Published 13/05/2015

A final review by the Independent Parliamentary Standards Authority is expected to confirm a pay rise for MPs from £67,060 to £74,000
A final review by the Independent Parliamentary Standards Authority is expected to confirm a pay rise for MPs from £67,060 to £74,000

David Cameron is urging the body which sets MPs' pay to reconsider proposals for a 10% rise due to take place within a matter of months.

A final review by the Independent Parliamentary Standards Authority (Ipsa) is expected to confirm the £7,000 rise - from £67,060 to £74,000 - later this year.

If it does go through - following a consultation over the summer - it will be back-dated to May 8, the day after the general election.

But the Prime Minister's official spokesman said that Mr Cameron remained opposed to the hike, at a time when the Government is imposing restraints on public sector pay.

"He wants Ipsa to reconsider," the PM's spokesman told reporters at a regular Westminster media briefing. "Ipsa has a statutory responsibility to do so at the start of this Parliament before this comes into effect.

"He very much urges it to take the opportunity it now has to come to a different view.

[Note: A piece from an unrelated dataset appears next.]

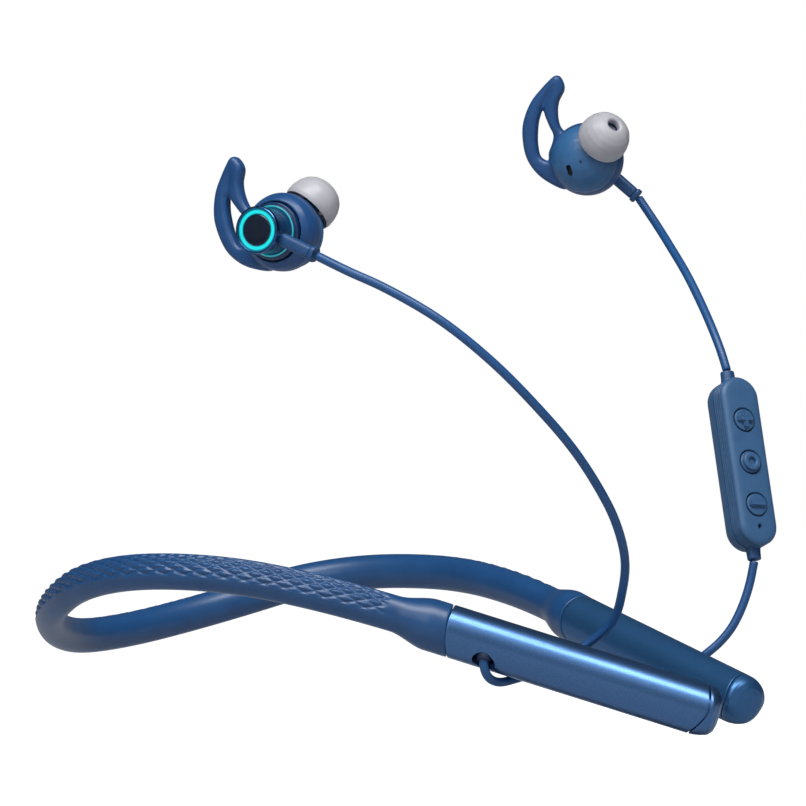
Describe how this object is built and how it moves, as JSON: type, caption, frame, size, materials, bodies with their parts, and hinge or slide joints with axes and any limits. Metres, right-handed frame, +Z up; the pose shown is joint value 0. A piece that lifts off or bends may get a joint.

We are in a period of ongoing public sector pay restraint."

The increase was originally announced by Ipsa in December 2013 as part of a wide-ranging package of reforms to the way MPs are to be remunerated in the new Parliament.

It was strongly denounced at the time by Mr Cameron, who said it was "simply unacceptable" for MPs to receive such a large rise at a time of public pay restraint.

However, the only way to stop the increase would be for the Government to legislate to scrap Ipsa, which was set up in the wake of the MPs' expenses scandal to take decisions on their remuneration out of their hands.

Jonathan Isaby of the TaxPayers' Alliance pressure group said Ipsa had failed to restore public confidence in the system of MPs' pay and should be abolished.

"To press ahead with a 10% pay rise is not only putting two fingers up at voters, but it starkly contradicts the pay restraint required elsewhere in the public sector if the Government is to balance the nation's books," he said.

"This inefficient bureaucratic monster of a quango (Ipsa) has repeatedly failed to deliver taxpayer value and if primary legislation is required to overturn its pronouncement on MPs' pay and reform its processes, then it should be introduced in the Queen's Speech".

An Ipsa spokesman said: "We carried out two public consultation exercises in 2012 and 2013.

"In December 2013 we reached a decision that there should be a package of changes, including pension reform, ending resettlement payments and increasing MPs' pay to £74,000. The overall package will add no extra cost to the taxpayer."